Are double masks needed to combat coronavirus variants?
With the emergence of highly infectious coronavirus variants, along with a rise in the number of COVID-19 cases in Singapore, having good protection against possible infection is an area of concern to many. NUS experts Professor Teo Yik Ying and Associate Professor Hsu Li Yang from the NUS Saw Swee Hock School of Public Health (SSHSPH), give their opinion on whether the current safety measures are sufficient, or if there is a need to increase them.
“Presently, the understanding on the characteristics of the new variants is that they are transmitted in the same manner. People infected with some of these new variants have been associated with having a higher viral load,” said Prof Teo, Dean of the SSHSPH.
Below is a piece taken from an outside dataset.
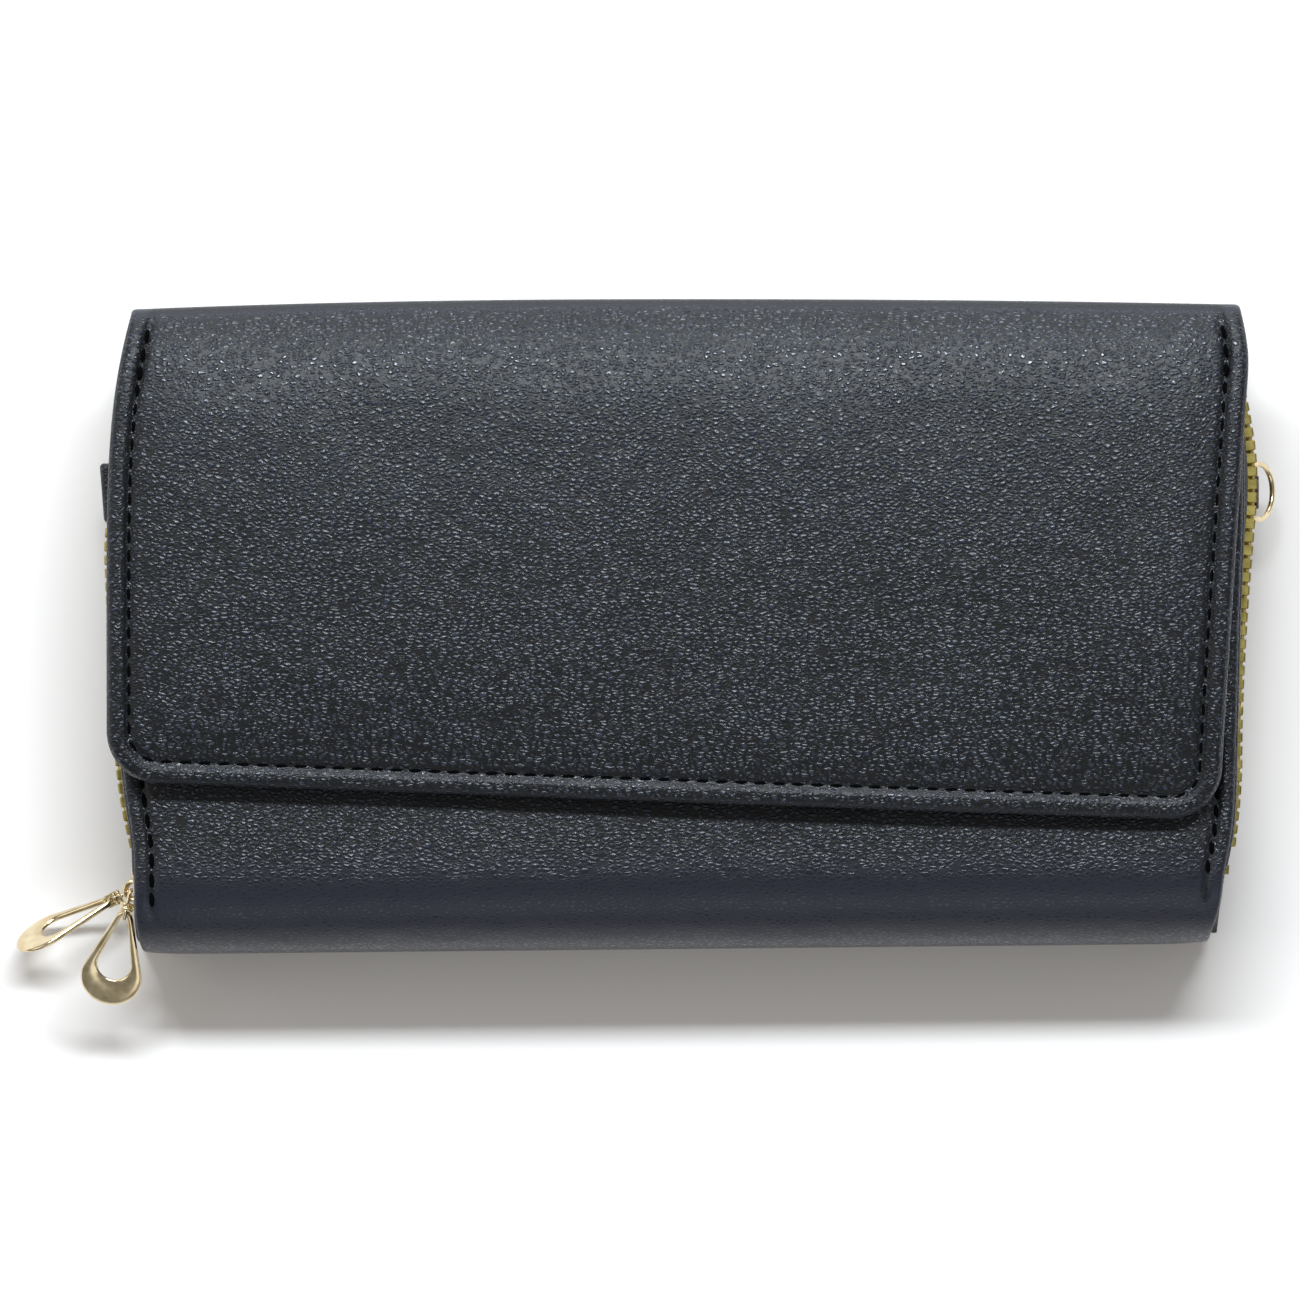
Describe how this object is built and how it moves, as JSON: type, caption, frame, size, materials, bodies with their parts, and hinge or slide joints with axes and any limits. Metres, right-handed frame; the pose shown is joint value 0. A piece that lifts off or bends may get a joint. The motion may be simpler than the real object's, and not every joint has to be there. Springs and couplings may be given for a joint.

Assoc Prof Hsu, Vice-Dean (Global Health) and Programme Leader of Infectious Diseases at SSHSPH, remarked that the UK and South Africa variants of the virus appear to be more efficient at attaching to and invading human cells. However, he noted that the World Health Organisation has not changed its stance to recommend triple-layered masks in the community as yet.
While the public may be feeling worried about increased safety measures, Prof Teo shared, “The issue actually is about people following the current measures properly, including the proper wearing of masks, rather than to add on additional or stricter measures.”
Although some experts in the United States have advocated the use of double face masks as added protection from the new variants, the mass-produced high-quality masks in Singapore should be effective if used correctly.
“Masks on their own do not offer total protection against infection, but wearing one works in tandem with preventative measures such as physical distancing and hand washing,” explained Assoc Prof Hsu.
“In terms of face masks, there has always been a recommendation on three-ply masks, and even the masks distributed by the Singapore government come with specific instructions on allowing additional middle layer filters to be inserted,” Prof Teo explained.
Properly constructed 3-ply surgical masks have been shown in research settings to provide amongst the best performance in terms of serving as a barrier against droplet projections. However, properly constructed reusable 3-ply cotton masks already are sufficiently efficient at minimising droplet projections.
So, what type of face mask should we be wearing? “By all means, use a surgical mask if there is a stable supply that does not compromise on access by healthcare workers and key frontline staff. But there is presently no evidence to suggest that there is a need to switch to higher-quality masks when one is moving about in public spaces. What is more important, is to wear the mask properly,” Prof Teo said.